LvK: Your characters and robots have a rapport, and their behavior often mirrors each other. For example, the concept of a “snap,” in which an excess of energy accumulates and creates an explosion, mimics Avery’s agonizing fixation with Christophe. Can you tell me about the theme of human machine interconnectedness, as well as “snap” as a metaphor for the human psyche?

JS: Science fiction authors have always bothered me in their insistence to show off just how smart they think they are, how well thought out their worlds are which often means sacrificing plot and character in lieu of something closer to a history textbook. With Curveball, I wanted science fiction that felt human and livable, something closer to metaphor rather than metaphysics.

Truthfully I was more inspired by magical realism than science fiction which, once I realized the parallels between the two genres, it became infinitely more exciting to pull from than the more expected science fiction tropes. Authors like Gabriel Garcia Marquez and even George Saunders use their story tricks to help bridge the gap between larger metaphorical ideas and the world the story takes places in and really emphasize that the way we lead our lives and talk about them, stems from the worlds we inhabit as much as who we are as people. It’s using ‘magic’ less as an imaginary anthropological study and more of a visualization of metaphor, to help redefine meaning which can often be subjective from reader to reader.

What I love about science fiction is that you have to talk about the world surrounding your story. Its easy to forget that politics matter, especially when you are a gay man and everything you make is political, and science fiction is becoming a nice system to work within as a way to check my privilege and my often narrow world view. Science fiction looks to the incredible feats of oh so far away worlds to find excitement (well, at least bad sci fi does) when the fabric of our own worlds are so unknowable, so complicated that looking at them critically easily falls into the category of “science fiction” without much of a leap.

Jeremy Sorese

LvK: Much of the book centers around Avery’s lingering heartbreak. They barely come into direct contact with Christophe, the object of their affection, and all pining is done through technology: a coded letter, a mixtape, and old texts. What about this particular stage of romance was compelling to you? Can you comment on the role of technology in modern grief?

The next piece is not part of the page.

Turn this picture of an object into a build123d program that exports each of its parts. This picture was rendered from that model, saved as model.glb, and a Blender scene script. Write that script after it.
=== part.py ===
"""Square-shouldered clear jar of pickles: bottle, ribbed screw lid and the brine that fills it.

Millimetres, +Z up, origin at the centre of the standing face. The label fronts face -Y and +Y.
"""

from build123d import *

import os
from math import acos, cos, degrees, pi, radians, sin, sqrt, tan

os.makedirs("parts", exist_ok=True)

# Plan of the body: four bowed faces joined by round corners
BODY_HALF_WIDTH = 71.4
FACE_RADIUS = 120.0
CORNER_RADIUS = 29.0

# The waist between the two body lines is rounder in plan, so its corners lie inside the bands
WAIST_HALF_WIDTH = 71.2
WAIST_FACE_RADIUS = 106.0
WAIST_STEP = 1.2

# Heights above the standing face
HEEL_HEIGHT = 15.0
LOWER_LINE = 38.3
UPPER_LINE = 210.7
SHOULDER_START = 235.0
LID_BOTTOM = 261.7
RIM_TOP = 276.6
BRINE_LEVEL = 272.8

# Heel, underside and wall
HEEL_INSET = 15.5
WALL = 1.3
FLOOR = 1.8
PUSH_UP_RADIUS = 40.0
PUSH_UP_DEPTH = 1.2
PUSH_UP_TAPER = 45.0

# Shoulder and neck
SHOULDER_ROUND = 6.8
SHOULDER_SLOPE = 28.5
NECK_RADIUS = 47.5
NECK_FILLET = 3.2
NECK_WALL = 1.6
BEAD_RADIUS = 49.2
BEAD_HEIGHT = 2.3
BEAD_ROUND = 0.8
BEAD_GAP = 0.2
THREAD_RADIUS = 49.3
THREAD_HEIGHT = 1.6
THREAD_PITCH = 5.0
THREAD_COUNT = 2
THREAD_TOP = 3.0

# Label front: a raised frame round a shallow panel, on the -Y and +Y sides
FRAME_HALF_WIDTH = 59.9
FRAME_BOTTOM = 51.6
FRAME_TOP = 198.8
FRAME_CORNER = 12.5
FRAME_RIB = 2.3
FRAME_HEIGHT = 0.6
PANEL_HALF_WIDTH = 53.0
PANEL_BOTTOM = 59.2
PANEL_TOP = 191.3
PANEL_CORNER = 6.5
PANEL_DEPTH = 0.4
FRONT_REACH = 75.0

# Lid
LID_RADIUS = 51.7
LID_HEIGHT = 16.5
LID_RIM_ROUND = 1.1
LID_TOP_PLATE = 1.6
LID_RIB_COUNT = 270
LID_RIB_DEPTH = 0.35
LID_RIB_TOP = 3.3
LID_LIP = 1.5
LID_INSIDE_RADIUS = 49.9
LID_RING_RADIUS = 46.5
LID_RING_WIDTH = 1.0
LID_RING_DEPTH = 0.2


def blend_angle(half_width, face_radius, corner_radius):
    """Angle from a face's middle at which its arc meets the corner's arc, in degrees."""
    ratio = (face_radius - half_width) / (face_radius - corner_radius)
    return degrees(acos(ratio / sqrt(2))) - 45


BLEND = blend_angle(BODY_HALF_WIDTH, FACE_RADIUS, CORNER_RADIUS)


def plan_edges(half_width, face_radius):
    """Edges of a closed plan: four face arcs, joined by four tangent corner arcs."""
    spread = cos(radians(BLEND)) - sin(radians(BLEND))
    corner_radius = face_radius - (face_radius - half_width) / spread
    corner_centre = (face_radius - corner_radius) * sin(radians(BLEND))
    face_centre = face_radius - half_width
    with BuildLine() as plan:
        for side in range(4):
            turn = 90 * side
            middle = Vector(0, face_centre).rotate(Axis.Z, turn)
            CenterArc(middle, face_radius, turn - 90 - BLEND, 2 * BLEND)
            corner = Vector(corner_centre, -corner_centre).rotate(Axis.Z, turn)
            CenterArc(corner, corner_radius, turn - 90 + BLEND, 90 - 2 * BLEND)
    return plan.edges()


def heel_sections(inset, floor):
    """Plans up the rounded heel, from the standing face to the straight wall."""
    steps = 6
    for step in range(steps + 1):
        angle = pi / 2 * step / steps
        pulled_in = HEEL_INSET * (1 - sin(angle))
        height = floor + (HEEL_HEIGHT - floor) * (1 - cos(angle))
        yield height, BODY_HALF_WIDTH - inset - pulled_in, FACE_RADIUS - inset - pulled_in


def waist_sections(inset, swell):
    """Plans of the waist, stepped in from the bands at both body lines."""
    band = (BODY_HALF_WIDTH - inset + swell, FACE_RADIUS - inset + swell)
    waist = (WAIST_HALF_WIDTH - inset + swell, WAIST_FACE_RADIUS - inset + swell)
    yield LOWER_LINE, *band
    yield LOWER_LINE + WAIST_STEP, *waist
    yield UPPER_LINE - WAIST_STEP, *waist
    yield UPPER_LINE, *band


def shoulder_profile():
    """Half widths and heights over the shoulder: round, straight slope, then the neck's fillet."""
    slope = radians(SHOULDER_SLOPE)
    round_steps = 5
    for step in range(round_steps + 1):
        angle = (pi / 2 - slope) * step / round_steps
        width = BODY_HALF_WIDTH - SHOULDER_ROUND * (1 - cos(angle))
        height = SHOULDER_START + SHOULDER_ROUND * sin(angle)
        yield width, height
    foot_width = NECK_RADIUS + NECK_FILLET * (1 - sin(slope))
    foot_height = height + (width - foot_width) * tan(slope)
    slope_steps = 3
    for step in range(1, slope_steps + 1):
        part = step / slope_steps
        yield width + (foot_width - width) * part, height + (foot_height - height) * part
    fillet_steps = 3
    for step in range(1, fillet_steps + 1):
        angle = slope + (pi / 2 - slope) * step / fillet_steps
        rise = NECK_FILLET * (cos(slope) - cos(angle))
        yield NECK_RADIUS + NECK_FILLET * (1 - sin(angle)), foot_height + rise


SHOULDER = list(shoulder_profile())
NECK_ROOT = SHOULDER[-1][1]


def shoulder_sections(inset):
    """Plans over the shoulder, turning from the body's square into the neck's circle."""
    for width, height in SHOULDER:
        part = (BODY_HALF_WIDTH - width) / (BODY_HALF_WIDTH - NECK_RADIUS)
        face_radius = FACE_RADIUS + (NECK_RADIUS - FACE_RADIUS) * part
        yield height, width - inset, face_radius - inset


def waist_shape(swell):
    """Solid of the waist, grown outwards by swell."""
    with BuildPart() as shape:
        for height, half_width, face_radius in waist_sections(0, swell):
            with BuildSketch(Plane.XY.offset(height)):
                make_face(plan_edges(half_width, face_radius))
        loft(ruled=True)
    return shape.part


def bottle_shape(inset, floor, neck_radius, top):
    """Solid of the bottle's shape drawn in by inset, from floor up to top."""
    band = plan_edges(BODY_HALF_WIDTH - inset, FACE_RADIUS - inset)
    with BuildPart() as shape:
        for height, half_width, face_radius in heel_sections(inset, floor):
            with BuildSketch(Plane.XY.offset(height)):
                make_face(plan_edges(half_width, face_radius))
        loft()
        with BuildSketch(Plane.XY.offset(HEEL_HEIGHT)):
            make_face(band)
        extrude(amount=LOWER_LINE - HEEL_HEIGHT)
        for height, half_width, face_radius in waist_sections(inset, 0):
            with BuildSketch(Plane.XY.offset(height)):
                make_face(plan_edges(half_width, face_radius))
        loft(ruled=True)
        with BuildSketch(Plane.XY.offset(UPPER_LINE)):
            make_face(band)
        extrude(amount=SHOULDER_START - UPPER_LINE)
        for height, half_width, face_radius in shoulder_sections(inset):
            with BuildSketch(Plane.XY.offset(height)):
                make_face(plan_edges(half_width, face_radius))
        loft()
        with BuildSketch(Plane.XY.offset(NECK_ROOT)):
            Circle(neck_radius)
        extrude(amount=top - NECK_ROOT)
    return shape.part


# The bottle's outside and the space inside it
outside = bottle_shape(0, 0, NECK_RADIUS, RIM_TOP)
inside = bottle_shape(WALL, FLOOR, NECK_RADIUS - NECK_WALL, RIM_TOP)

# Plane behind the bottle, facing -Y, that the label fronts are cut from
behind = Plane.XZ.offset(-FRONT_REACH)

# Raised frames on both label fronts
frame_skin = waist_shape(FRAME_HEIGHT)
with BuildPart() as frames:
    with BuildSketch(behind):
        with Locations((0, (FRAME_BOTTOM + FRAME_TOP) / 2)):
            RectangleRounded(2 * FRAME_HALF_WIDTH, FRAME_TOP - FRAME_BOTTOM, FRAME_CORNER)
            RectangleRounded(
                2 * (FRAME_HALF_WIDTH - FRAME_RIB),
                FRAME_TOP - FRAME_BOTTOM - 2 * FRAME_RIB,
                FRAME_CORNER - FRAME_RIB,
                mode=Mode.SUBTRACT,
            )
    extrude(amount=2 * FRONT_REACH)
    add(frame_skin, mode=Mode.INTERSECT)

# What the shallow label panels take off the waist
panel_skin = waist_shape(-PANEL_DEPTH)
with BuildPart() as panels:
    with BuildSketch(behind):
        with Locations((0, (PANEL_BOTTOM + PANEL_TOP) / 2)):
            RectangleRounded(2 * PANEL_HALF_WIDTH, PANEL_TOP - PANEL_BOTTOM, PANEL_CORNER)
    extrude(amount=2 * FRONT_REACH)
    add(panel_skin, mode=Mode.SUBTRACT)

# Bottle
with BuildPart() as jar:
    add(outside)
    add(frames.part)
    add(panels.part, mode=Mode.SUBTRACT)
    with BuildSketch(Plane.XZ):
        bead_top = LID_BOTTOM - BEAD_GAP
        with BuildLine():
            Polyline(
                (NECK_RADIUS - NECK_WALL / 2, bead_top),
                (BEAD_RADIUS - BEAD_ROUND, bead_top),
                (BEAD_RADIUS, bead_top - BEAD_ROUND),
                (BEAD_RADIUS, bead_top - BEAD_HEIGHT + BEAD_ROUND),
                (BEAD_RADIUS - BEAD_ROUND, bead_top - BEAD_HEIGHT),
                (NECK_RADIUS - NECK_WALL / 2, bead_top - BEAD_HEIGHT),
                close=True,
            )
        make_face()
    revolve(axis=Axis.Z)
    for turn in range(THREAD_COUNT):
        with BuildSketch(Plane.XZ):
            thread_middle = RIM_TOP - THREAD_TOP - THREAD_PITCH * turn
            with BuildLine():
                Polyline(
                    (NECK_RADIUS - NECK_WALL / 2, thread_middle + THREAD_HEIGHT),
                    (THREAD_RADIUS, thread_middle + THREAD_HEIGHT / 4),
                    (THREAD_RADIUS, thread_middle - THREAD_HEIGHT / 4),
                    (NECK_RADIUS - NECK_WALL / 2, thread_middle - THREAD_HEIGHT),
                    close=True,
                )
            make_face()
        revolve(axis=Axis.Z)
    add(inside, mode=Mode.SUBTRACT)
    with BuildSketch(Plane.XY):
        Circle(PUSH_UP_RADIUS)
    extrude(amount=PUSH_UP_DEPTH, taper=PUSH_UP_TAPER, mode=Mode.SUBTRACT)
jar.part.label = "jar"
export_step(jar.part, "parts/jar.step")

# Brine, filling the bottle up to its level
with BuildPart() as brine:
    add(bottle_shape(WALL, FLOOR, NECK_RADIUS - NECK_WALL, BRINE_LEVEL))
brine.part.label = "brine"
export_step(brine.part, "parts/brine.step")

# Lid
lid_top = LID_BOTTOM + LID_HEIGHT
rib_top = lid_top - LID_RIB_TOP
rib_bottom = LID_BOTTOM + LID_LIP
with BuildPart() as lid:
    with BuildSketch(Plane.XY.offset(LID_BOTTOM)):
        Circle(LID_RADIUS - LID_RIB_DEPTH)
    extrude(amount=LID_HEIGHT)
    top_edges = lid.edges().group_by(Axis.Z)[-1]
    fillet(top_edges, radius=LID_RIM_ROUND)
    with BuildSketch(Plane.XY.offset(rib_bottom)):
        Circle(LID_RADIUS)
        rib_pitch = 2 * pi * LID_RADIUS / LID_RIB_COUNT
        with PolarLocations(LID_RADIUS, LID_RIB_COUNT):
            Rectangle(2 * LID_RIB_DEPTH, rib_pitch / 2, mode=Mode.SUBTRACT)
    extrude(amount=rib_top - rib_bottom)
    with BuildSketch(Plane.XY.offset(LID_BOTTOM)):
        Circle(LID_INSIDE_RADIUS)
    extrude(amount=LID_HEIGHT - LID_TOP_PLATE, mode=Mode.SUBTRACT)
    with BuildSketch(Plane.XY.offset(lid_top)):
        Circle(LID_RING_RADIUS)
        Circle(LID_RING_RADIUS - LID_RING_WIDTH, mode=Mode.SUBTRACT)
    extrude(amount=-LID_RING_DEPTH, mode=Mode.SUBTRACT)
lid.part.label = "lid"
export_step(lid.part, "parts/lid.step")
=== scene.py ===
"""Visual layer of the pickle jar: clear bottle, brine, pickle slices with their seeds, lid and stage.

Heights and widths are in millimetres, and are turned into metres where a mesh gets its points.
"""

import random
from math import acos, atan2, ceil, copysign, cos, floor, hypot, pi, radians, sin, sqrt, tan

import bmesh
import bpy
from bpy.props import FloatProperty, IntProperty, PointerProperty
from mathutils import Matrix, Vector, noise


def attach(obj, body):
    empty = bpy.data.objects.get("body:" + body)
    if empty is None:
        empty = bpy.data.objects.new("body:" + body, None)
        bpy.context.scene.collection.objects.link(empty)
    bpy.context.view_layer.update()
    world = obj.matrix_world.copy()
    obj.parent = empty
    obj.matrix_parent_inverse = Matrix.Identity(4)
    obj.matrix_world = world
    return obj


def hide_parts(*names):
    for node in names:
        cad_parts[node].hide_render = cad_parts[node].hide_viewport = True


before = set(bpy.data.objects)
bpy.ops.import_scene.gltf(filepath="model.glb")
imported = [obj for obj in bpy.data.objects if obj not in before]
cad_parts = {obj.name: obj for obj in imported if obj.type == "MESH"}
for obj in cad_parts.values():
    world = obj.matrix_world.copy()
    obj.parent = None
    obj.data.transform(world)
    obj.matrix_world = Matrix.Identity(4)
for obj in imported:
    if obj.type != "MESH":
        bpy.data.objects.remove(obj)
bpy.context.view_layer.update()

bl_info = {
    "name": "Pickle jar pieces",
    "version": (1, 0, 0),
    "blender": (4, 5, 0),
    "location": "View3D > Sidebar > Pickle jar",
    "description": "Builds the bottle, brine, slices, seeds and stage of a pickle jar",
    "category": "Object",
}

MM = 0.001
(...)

JS: When I first started the book I was less interested in telling a kind of story and more content talking about the relationships in my life, capturing feelings I knew all too well. I think in more mainstream media, there is a focus on a more traditional kind of heartbreak, which often feels very heteronormative in how it places a lot of importance on sex and commitment and marriage. Heartbreak that is sad because there was a conclusion never met, a Happily Ever After that came up short.

Only through doing a lot of growing up while making this book have I realized that the idea of normalcy we see in media is completely arbitrary. Curveball is a deeply personal book for me, an experience I lived through and wanted to talk about but always felt burdened by because it didn’t align with the kinds of heartbreak I was seeing in media. Apologizing for your feelings, having to explain why something meant what it did to you should never be a coping mechanism.

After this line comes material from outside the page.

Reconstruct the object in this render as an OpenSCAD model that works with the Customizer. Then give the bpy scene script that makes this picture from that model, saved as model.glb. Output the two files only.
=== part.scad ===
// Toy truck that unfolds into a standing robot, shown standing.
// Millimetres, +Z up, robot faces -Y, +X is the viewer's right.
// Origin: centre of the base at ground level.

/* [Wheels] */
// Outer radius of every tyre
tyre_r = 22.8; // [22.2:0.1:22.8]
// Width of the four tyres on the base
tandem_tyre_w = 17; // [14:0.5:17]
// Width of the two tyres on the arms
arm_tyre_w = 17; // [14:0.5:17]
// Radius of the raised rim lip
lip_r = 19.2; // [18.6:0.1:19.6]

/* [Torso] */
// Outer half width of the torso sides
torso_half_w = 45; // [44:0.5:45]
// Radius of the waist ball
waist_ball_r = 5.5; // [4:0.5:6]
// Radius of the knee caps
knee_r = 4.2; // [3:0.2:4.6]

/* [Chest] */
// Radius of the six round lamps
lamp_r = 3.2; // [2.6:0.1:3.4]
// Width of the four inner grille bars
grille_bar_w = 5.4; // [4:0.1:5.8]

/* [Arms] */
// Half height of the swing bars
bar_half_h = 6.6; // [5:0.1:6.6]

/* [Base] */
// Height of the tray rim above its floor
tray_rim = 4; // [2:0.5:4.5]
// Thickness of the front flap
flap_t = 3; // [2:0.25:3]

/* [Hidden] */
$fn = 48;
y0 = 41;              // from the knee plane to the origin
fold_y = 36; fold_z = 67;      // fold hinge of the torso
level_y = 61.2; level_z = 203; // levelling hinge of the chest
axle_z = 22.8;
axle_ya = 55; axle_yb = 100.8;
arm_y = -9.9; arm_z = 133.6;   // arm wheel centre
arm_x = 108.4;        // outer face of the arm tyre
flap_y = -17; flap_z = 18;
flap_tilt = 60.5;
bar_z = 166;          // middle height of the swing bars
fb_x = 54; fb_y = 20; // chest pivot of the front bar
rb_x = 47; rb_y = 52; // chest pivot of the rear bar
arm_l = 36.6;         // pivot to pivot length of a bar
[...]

We’re all just desperate to be loved and known and recognized for who we are.

Modern grief and technology is a really interesting topic to me, one that I have barely begun to scratch the surface of but hopefully will address more in the future. One of the big influences on Curveball was Pride and Prejudice and how so much of that narrative centers around letter writing. With Curveball, I wanted that same feeling in the narrative, to really focus on the awful wait we experience while pining for someone. I suspect grief and longing and feelings and how we express them haven’t changed throughout the ages despite what older people claim about the next generation. We’re all just desperate to be loved and known and recognized for who we are.

LvK: The protagonist, Avery, uses they/them pronouns. Speaking from personal experience, writing gender queer/gender fluid characters can be a challenge, as using accurate pronouns often subverts conventional grammar. Was this an obstacle for you? If so, how and how did you approach it? What advice do you have for writers/creators who want to write gender queer/fluid characters?

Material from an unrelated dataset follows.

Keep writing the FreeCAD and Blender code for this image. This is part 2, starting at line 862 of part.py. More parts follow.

JS: The decision to give Avery non-binary pronouns was as much a decision to help redefine their character as well as call myself out on my clumsiness to recognize the lives of others outside of my own experience. The number of times I’ve put my foot in my mouth over they/them pronouns, not just in their use but in my own inability to recognize them in casual conversation has been a personal problem which I hoped to remedy by forcing myself to confront it in my work.

…it felt right to have Avery be sexless, to take back something of their own life from the scrutiny and questions love often brings out of other people.

The way in which I drew Avery, even giving them a gender neutral name without realizing, was something I had been skirting around for most of the project without coming to a decisive conclusion. Coming out of the closet felt so dramatic when it happened in my life, acknowledging not only my body and its wants but also specifying other bodies, other needs. I felt exposed, for lack of a better term. So for me, when constructing this narrative that already felt so personal, so intimate, it felt right to have Avery be sexless, to take back something of their own life from the scrutiny and questions love often brings out of other people.

For me, looking to the future and the projects I’d like to one day tackle, I’m really hoping to push myself further in thinking critically about tropes we assume to be ‘true’. I count myself very lucky to be surrounded by so many incredibly talented and smart folks who constantly remind me of how much is still left to be accomplished. At one point, the seemingly never-ending list of societal oppressions and problematic ideas we as creators need to maneuver around felt impossible but as I’ve grown into a role where this conscientiousness feels more comfortable, I am continuously excited to be challenged by the world around me. I am at a loss for the way in which life opens up to reveal something you could’ve never have imagined, whether that be a person or a way in which they think or view the world around them. As a creator, this is what’s exciting to me. To see the world and honor it the best way I know how.